彼女の活動は芸術の枠を超え、社会にも大きな影響を与えています。スロベニアのLIDLやEuropa Donnaと協力し、乳がん啓発を目的としたアートプロジェクトを手掛け、多くの人々に強い印象を与えました。また、インド・ハイデラバードのサラー・ジャング博物館に作品が収蔵されたことは、彼女にとって大きな飛躍の一つと言えるでしょう。そして、2022年12月、ニューヨークのタイムズスクエアでは彼女の作品が巨大デジタルスクリーンに映し出され、通行人の目を奪いました。
スニアリンジャーはスロベニアでメディア業界からキャリアをスタートさせ、地元テレビ局でディレクターとして活躍しました。彼女が手がけた『You See What You Want to See』という番組は、肖像画の持つテーマや感情を映像表現に落とし込む試みであり、彼女の表現の幅を広げる重要なプロジェクトとなりました。このメディアでのバックグラウンドが、彼女の芸術スタイルに大きな影響を与え、映像と絵画を独自の感覚で結びつけたアプローチを生み出しています。
筆が描くその先へ:スニアリンガーの芸術が描く世界
アナ・スニアリンガーの作品は、彼女自身の人生経験を色濃く反映しています。力強く感情豊かな表現を通じて、女性たちの生き様や葛藤を描き、人権や自己肯定、そして社会的な制約や偏見を乗り越える力をテーマに据えています。彼女の作品に登場する女性たちは、大胆で自信に満ち、自分の感情や想いを隠すことなくさらけ出しながら、揺るぎない自己を貫いています。その世界を支えるのは、鮮やかで力強い色彩。見る者を自然とその物語の中に引き込みます。
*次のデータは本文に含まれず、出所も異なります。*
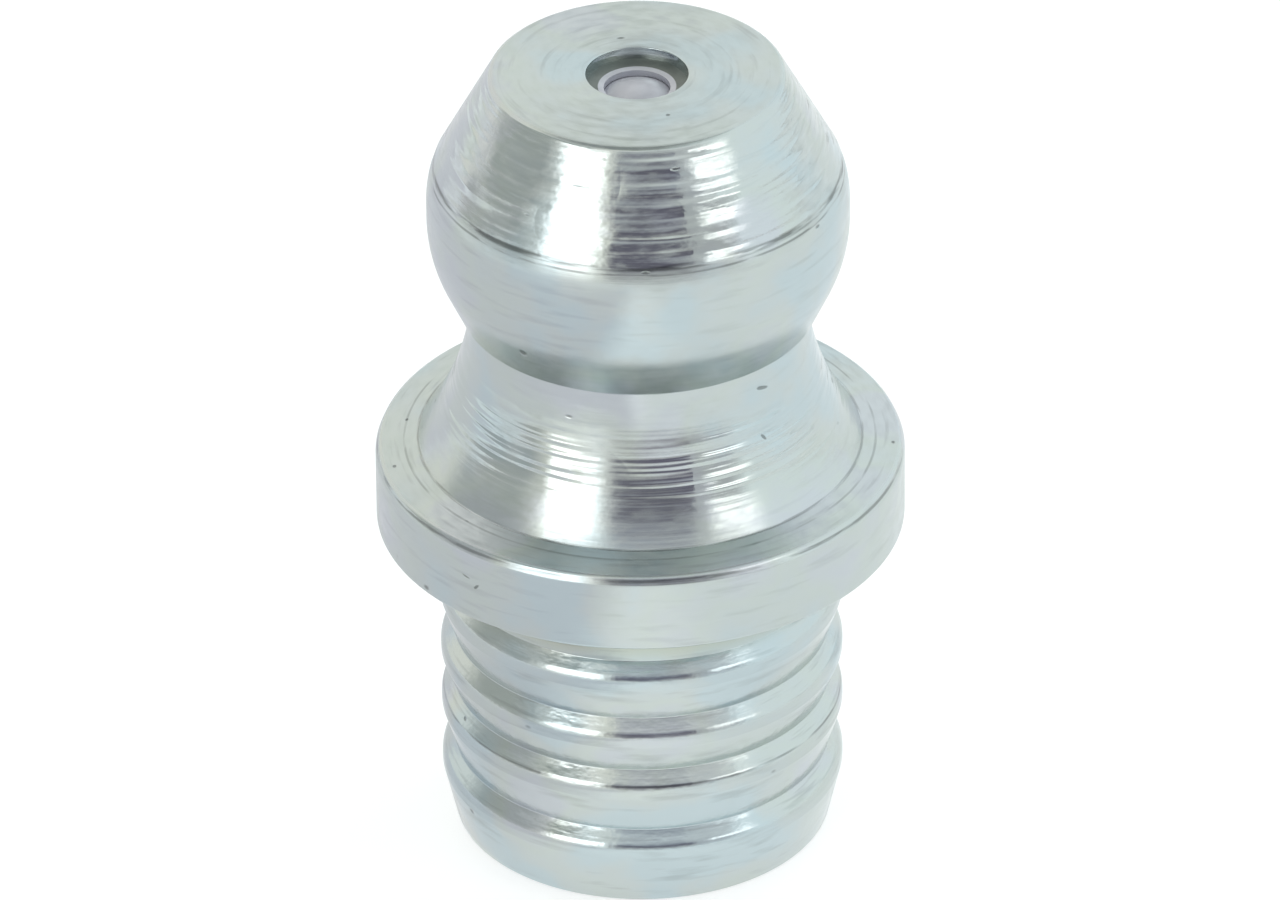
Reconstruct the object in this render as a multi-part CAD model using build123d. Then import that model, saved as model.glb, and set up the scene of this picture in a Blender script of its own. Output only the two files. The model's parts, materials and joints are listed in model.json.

また、人物の人種や肌の色を曖昧に描くことで、特定の文化や背景に縛られず、見る人が自身と重ね合わせることで新たな視点や共感を得られるよう配慮されています。
スニアリンガーのスタジオには、大小さまざまなキャンバスと油絵具が所狭しと並び、壁には完成した作品が飾られています。最近では、繊細な表現が必要なときにイーゼルを使用するようになりました。制作中の彼女は、外部の雑音を避け、静かな空間で音楽を聴きながら集中して作品に向き合います。
創造の旅:巨匠から学び、日常に息づくインスピレーション
アナ・スニアリンガーの創作は、多様な影響を受けながら進化してきました。彼女が敬愛するマティスのような歴史的巨匠の作品から、ボテロやアンドリュー・サルガドといった現代アーティストまで、幅広い芸術家たちの影響が彼女のスタイルに息づいています。新作『Delivered』に収められた「there is. NO secrets between us」という作品は、その影響と彼女自身の内面的な変化を象徴するものです。この作品では、女性と馬の絆を通じて、彼女が異国での田園生活に順応していく過程が象徴的に描かれています。
スニアリンガーの創作の歩みは、2010年に油絵具を使った作品制作から始まりました。しかし、当初は表現の方向性に満足できず、一時的に水彩画へと移行します。2019年にはアクリル絵具を取り入れることで新たな可能性を模索し、最終的には2021年に再び油絵具に戻ることで、自分らしい表現を追求する確かな道筋を見いだしました。また、スニアリンガーは個人の創作にとどまらず、地域社会への貢献にも力を注いでいます。特に、アラバマ州の学校で芸術教育が十分に行われていない現状に強い問題意識を抱き、子どもたちが芸術を身近に感じられる環境づくりに取り組んでいます。彼女のこうした活動には、創作活動と同じ熱意と信念が息づいています。